REQUIRED WORK:
Quote only the part that opens with the line containing "slit_rows = range(SLIT_TOP_ROW, SLIT_BOTTOM_ROW)" and closes with the line containing "obj.data.transform(world)". Keep both of those lines.
* * * * * * * * *
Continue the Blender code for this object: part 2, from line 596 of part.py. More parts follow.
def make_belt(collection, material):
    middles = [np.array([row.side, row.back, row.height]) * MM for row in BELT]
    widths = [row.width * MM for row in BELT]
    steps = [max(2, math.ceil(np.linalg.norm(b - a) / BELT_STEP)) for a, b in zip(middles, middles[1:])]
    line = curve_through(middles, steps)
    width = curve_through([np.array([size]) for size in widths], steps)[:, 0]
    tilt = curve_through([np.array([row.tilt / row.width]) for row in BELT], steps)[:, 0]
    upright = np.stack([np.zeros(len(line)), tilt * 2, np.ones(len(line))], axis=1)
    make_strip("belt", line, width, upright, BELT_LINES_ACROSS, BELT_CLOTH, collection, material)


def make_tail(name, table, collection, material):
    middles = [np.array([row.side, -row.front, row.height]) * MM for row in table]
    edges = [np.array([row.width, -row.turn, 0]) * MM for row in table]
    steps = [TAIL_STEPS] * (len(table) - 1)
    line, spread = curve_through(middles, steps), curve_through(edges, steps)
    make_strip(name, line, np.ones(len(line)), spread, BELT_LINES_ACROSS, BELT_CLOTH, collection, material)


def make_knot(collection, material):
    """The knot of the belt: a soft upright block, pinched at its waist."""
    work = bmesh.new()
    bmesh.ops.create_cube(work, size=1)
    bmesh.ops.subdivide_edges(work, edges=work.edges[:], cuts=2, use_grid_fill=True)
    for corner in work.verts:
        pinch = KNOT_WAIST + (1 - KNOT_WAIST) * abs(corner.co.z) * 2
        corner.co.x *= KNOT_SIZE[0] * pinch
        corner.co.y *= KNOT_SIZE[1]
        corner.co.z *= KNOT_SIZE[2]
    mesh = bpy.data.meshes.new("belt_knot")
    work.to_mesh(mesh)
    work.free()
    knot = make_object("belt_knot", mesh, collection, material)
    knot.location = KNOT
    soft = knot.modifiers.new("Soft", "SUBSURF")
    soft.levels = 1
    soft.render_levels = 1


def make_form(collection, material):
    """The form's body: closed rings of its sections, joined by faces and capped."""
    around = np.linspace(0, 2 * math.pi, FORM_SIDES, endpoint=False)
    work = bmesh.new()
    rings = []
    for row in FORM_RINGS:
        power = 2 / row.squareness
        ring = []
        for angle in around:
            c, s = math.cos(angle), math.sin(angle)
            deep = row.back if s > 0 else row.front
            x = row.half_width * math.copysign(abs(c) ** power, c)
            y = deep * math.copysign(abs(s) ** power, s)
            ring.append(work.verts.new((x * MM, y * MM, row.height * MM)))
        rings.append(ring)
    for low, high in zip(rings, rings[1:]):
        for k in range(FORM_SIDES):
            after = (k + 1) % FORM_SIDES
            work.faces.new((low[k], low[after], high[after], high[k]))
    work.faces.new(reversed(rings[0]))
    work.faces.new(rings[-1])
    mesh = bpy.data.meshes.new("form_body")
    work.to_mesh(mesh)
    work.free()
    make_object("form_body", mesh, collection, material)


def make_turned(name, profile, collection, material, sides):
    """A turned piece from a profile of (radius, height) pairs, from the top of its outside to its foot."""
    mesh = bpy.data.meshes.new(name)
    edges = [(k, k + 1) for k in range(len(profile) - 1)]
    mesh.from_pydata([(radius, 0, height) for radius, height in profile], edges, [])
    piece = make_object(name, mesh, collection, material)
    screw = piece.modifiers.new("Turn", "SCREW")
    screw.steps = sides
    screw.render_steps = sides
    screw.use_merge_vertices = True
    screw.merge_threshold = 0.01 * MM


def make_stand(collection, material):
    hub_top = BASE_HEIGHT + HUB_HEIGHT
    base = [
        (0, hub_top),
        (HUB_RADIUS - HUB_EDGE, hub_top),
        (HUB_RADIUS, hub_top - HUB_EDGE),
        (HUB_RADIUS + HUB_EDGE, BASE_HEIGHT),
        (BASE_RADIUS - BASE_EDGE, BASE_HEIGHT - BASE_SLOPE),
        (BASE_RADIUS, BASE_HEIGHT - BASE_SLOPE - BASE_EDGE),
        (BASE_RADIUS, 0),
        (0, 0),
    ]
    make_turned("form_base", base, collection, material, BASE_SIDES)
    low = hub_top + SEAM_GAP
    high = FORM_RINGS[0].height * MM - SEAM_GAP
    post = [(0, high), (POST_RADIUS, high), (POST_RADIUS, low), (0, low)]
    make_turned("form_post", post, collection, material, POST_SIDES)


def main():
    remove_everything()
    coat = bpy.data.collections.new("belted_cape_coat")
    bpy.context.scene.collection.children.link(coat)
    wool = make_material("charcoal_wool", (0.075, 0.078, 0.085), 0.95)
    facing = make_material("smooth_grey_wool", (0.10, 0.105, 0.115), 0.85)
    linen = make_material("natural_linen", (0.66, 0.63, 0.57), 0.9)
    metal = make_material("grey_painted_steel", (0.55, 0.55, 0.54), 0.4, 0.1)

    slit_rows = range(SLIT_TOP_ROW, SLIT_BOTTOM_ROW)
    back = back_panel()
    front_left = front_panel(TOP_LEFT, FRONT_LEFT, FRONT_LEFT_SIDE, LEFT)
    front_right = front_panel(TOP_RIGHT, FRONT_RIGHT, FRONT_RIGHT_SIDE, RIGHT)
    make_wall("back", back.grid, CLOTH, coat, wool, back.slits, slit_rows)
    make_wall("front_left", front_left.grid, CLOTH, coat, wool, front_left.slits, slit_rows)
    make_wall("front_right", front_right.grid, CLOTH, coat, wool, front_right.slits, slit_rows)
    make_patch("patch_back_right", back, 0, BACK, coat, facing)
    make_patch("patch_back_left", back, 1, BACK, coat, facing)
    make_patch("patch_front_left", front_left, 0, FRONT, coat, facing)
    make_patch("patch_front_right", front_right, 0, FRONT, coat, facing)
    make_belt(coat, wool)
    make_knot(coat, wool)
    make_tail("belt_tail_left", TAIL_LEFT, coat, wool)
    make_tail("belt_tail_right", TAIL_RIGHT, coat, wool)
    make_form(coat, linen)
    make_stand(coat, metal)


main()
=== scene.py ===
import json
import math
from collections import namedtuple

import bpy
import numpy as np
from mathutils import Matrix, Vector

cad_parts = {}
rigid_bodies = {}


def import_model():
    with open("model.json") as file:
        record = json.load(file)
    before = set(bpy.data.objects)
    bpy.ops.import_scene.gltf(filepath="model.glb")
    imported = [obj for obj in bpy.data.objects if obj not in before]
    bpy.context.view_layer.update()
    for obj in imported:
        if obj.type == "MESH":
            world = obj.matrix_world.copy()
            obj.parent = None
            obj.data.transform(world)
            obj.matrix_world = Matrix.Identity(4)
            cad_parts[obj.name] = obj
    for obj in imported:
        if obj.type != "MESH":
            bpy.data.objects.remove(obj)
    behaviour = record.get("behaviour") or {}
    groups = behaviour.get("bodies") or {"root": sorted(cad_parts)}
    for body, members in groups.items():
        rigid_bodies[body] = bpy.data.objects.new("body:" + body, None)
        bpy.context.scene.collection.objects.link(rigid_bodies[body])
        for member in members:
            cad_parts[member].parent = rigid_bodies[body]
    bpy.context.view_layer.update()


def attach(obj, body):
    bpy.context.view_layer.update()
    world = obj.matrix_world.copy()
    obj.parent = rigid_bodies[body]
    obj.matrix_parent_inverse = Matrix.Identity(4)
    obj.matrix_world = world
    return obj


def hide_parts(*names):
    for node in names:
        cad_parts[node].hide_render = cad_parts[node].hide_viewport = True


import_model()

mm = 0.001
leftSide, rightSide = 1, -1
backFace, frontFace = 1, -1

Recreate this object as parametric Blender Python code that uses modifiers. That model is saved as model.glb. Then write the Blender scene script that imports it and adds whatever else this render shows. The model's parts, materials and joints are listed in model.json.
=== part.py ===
* * * * * * * * *
WRITTEN ANSWER:
    slit_rows = range(SLIT_TOP_ROW, SLIT_BOTTOM_ROW)
    back = back_panel()
    front_left = front_panel(TOP_LEFT, FRONT_LEFT, FRONT_LEFT_SIDE, LEFT)
    front_right = front_panel(TOP_RIGHT, FRONT_RIGHT, FRONT_RIGHT_SIDE, RIGHT)
    make_wall("back", back.grid, CLOTH, coat, wool, back.slits, slit_rows)
    make_wall("front_left", front_left.grid, CLOTH, coat, wool, front_left.slits, slit_rows)
    make_wall("front_right", front_right.grid, CLOTH, coat, wool, front_right.slits, slit_rows)
    make_patch("patch_back_right", back, 0, BACK, coat, facing)
    make_patch("patch_back_left", back, 1, BACK, coat, facing)
    make_patch("patch_front_left", front_left, 0, FRONT, coat, facing)
    make_patch("patch_front_right", front_right, 0, FRONT, coat, facing)
    make_belt(coat, wool)
    make_knot(coat, wool)
    make_tail("belt_tail_left", TAIL_LEFT, coat, wool)
    make_tail("belt_tail_right", TAIL_RIGHT, coat, wool)
    make_form(coat, linen)
    make_stand(coat, metal)


main()
=== scene.py ===
import json
import math
from collections import namedtuple

import bpy
import numpy as np
from mathutils import Matrix, Vector

cad_parts = {}
rigid_bodies = {}


def import_model():
    with open("model.json") as file:
        record = json.load(file)
    before = set(bpy.data.objects)
    bpy.ops.import_scene.gltf(filepath="model.glb")
    imported = [obj for obj in bpy.data.objects if obj not in before]
    bpy.context.view_layer.update()
    for obj in imported:
        if obj.type == "MESH":
            world = obj.matrix_world.copy()
            obj.parent = None
            obj.data.transform(world)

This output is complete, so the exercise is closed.